Records with modeling code:

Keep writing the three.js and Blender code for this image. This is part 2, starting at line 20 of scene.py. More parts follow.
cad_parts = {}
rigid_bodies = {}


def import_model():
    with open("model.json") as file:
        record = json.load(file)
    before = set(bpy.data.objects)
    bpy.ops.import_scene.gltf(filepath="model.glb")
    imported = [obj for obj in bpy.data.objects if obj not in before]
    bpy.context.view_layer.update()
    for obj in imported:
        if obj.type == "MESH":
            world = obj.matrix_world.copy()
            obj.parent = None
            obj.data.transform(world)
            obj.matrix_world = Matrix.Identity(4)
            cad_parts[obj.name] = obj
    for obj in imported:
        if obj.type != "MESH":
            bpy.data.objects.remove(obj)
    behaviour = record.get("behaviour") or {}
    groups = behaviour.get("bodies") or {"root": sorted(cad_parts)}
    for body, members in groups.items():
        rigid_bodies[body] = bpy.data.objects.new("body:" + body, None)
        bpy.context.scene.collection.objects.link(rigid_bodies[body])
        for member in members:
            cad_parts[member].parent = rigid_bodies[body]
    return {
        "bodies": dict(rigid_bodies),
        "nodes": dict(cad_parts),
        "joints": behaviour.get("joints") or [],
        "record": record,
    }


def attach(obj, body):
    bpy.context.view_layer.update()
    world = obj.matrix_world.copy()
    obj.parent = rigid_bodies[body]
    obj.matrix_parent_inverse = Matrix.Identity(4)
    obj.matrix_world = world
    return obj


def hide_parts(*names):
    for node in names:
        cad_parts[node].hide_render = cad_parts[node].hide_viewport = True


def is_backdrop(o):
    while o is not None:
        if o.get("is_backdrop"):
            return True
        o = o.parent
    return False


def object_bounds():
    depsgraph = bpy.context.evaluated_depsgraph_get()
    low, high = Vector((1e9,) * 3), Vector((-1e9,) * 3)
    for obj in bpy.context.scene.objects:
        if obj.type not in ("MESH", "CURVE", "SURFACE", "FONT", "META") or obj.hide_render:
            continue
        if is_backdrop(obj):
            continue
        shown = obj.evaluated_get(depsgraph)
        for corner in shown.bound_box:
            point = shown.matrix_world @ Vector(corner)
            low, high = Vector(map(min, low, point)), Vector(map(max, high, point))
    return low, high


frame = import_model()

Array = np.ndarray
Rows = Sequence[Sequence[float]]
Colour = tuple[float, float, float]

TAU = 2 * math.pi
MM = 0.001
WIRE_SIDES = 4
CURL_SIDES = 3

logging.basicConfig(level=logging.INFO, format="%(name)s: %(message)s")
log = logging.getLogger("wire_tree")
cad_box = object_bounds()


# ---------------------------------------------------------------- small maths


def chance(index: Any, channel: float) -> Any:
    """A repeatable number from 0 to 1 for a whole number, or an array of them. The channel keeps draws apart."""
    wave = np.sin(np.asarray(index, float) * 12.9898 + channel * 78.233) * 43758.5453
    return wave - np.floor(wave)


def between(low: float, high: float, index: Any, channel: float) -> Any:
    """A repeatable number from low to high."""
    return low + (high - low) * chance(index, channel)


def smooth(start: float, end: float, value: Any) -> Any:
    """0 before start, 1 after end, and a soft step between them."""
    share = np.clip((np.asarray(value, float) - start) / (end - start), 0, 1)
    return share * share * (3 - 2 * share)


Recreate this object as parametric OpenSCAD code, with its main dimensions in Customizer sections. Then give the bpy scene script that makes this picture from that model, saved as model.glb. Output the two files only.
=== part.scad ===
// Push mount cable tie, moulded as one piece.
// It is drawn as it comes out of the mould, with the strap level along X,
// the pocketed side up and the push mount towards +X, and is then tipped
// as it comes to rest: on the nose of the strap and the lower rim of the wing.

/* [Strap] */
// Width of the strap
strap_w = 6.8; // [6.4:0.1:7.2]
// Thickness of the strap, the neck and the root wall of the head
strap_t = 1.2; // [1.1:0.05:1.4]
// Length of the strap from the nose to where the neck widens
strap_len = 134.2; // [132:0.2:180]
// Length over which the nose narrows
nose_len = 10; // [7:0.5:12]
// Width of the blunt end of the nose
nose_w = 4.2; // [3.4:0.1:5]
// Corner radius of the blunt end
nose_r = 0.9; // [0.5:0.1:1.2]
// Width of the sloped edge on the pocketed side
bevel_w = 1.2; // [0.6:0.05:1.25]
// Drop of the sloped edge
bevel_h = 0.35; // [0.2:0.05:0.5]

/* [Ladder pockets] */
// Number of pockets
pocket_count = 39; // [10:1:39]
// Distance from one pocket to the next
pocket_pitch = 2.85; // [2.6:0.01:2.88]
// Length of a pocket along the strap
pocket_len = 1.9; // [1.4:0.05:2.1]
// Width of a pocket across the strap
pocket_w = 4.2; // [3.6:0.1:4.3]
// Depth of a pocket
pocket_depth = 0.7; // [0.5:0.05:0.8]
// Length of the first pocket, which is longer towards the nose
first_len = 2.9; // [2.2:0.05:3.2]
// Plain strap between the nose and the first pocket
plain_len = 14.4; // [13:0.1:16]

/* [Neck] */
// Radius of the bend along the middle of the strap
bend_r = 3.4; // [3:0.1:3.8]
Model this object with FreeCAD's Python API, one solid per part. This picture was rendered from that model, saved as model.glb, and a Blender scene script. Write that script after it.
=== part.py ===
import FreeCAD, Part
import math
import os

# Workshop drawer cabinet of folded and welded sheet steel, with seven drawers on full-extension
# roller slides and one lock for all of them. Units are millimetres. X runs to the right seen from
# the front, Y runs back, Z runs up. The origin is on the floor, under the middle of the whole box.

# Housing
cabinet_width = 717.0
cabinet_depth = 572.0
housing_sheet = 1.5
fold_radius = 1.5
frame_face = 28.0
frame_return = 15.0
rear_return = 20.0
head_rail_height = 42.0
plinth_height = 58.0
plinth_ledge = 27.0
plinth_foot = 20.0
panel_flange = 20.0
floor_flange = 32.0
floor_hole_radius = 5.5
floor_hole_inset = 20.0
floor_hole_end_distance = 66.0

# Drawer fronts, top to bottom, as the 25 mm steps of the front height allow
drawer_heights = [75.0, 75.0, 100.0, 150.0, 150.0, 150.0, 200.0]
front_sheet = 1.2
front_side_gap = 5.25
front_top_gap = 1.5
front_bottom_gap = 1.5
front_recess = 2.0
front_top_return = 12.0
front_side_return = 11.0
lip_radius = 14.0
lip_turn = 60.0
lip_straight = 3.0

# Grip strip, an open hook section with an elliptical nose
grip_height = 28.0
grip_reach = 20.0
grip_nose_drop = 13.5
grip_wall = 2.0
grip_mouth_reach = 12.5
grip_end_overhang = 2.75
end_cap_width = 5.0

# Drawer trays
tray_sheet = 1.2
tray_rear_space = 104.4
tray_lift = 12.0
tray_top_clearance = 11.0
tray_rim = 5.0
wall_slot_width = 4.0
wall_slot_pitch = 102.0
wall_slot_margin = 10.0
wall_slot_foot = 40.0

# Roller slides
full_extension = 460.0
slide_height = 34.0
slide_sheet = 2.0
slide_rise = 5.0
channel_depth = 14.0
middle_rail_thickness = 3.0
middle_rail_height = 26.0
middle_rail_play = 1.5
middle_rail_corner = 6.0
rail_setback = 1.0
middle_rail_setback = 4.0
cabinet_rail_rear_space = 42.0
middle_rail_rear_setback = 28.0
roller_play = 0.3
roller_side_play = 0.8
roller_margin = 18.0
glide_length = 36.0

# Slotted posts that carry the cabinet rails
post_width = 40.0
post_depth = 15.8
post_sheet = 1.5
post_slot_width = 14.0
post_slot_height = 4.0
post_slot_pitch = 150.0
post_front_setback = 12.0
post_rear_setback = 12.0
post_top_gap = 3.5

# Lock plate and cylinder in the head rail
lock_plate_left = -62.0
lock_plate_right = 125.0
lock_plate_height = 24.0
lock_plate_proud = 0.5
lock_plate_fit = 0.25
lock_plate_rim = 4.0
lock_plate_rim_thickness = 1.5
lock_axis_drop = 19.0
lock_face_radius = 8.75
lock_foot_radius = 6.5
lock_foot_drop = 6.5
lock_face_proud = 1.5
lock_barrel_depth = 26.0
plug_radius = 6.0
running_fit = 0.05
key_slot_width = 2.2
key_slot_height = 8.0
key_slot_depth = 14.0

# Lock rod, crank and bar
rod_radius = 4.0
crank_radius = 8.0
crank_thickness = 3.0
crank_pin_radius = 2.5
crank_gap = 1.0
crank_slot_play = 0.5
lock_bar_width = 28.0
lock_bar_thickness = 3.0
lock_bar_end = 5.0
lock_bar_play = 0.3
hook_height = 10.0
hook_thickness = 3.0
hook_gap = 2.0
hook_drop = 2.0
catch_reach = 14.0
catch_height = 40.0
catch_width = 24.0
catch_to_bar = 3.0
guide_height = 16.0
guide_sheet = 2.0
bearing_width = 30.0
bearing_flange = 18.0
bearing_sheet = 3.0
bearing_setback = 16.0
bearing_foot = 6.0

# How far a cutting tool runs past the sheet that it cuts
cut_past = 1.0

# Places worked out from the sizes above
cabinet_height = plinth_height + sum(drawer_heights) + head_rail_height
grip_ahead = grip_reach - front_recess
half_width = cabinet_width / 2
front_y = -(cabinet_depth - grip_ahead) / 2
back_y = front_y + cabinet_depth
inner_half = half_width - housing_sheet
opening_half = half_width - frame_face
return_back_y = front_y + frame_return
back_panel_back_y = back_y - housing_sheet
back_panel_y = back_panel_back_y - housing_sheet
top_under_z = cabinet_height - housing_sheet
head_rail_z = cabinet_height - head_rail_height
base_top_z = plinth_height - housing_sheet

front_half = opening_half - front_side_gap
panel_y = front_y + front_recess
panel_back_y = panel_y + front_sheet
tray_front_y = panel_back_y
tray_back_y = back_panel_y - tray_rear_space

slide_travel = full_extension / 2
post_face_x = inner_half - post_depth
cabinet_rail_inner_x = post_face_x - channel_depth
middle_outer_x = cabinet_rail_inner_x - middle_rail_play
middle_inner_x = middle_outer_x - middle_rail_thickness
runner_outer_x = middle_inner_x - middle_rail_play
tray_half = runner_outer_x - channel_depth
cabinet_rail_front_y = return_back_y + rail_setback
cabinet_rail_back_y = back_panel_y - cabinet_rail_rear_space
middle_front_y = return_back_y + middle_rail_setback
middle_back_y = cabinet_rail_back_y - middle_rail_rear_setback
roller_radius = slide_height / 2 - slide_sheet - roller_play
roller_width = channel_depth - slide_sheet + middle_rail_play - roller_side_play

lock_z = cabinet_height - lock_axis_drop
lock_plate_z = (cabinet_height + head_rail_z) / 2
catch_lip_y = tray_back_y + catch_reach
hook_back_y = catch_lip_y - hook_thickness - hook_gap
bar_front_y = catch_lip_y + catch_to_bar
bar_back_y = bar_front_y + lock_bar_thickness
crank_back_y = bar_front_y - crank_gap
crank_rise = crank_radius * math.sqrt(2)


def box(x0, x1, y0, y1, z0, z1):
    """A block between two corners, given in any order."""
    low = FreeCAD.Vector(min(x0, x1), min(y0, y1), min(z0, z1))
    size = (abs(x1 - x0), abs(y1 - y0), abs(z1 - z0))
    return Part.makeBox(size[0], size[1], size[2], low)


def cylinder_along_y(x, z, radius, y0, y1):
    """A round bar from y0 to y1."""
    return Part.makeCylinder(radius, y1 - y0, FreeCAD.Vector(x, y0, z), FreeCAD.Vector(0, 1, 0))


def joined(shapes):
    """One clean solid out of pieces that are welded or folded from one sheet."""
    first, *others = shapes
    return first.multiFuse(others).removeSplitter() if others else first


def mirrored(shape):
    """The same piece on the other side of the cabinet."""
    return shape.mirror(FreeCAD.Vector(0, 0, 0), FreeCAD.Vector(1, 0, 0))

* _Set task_
Retype exactly, and only, the lines from the one containing "imported = [obj" through the one containing "return True", both included.

* _Problem solution_
    imported = [obj for obj in bpy.data.objects if obj not in before]
    bpy.context.view_layer.update()
    for obj in imported:
        if obj.type == "MESH":
            world = obj.matrix_world.copy()
            obj.parent = None
            obj.data.transform(world)
            obj.matrix_world = Matrix.Identity(4)
            cad_parts[obj.name] = obj
    for obj in imported:
        if obj.type != "MESH":
            bpy.data.objects.remove(obj)
    behaviour = record.get("behaviour") or {}
    groups = behaviour.get("bodies") or {"root": sorted(cad_parts)}
    for body, members in groups.items():
        rigid_bodies[body] = bpy.data.objects.new("body:" + body, None)
        bpy.context.scene.collection.objects.link(rigid_bodies[body])
        for member in members:
            cad_parts[member].parent = rigid_bodies[body]
    return {
        "bodies": dict(rigid_bodies),
        "nodes": dict(cad_parts),
        "joints": behaviour.get("joints") or [],
        "record": record,
    }


def attach(obj, body):
    bpy.context.view_layer.update()
    world = obj.matrix_world.copy()
    obj.parent = rigid_bodies[body]
    obj.matrix_parent_inverse = Matrix.Identity(4)
    obj.matrix_world = world
    return obj


def hide_parts(*names):
    for node in names:
        cad_parts[node].hide_render = cad_parts[node].hide_viewport = True


def is_backdrop(o):
    while o is not None:
        if o.get("is_backdrop"):
            return True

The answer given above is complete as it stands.